= Martin S. Flaherty =

American legal scholar

Martin S. Flaherty (born December 15, 1958) is a legal scholar and international human rights activist. Flaherty is a law professor in New York City and a longtime professor of international affairs at Princeton University. He has also pursued human rights advocacy with a range of organizations, including Human Rights First, the Leitner Center on International Law and Justice, the New York City Bar Association, and the UN, on human rights missions to Northern Ireland, Turkey, Hong Kong, China, Mexico, Kenya, Romania, and the United States, among others. His work focuses on the independence of lawyers and judges.

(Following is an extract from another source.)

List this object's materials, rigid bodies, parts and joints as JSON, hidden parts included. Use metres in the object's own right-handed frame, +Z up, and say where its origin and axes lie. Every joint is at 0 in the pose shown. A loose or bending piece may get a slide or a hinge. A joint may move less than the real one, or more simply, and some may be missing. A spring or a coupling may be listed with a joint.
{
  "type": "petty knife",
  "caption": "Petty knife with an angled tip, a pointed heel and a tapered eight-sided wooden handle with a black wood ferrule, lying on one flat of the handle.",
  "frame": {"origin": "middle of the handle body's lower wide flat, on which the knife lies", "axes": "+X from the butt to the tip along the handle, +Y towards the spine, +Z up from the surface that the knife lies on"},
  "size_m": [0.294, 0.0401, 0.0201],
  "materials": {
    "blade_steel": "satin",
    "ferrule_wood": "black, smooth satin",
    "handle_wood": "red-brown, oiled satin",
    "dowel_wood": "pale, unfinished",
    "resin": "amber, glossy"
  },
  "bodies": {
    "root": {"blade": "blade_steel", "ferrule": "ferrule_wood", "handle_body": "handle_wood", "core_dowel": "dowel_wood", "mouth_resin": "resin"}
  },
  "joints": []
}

== Education and clerkships ==
Flaherty graduated from Delbarton School in Morristown, New Jersey, in 1977. He then entered Princeton University, where he received a B.A. and graduated summa cum laude in history (1981). Flaherty also attended Yale University, pursuing graduate studies in early American history under the guidance of Edmund. S. Morgan, and received an M.A. (1982) and M.Phil., with distinction (1987), in history. While at Yale, Flaherty spent a year at Trinity College Dublin on an ITT/Fulbright Fellowship. Flaherty also holds a J.D. (1988) from Columbia Law School, where he was Book Reviews and Articles Editor on the Columbia Law Review.

== Career ==
Flaherty is the Leitner Family Professor of International Human Rights Law in New York, where he is the Founding Co-Director (with Professor Tracy Higgins) of the Leitner Center for International Law and Justice. He is also a longtime Visiting Professor at the School of Public and International Affairs at Princeton. In addition, Flaherty has taught at Columbia Law School, Barnard College; China University of Law and Political Science and the National Judges College, both in Beijing; Queens University Belfast, Sungkyunkwan University, St. John’s School of Law, and New York Law School, among others.

=== Leitner Center ===
With Tracy Higgins, Flaherty in 1997 founded the Crowley Program in International Human rights, which ten years later expanded at the Leitner Center on International Law and Justice. Through the Leitner Center, Flaherty led numerous human rights investigations. The Leitner Center has become a human rights program network, encompassing the Crowley Program in International Human Rights, Asia Law and Justice Center, Sustainable Development Law Initiative, the Walter Leitner Human Rights Clinic, the International Law and Development in Africa Clinic, the Corporate Social Responsibility Program, the Vivian Leitner Global South LLM Student Program, and others.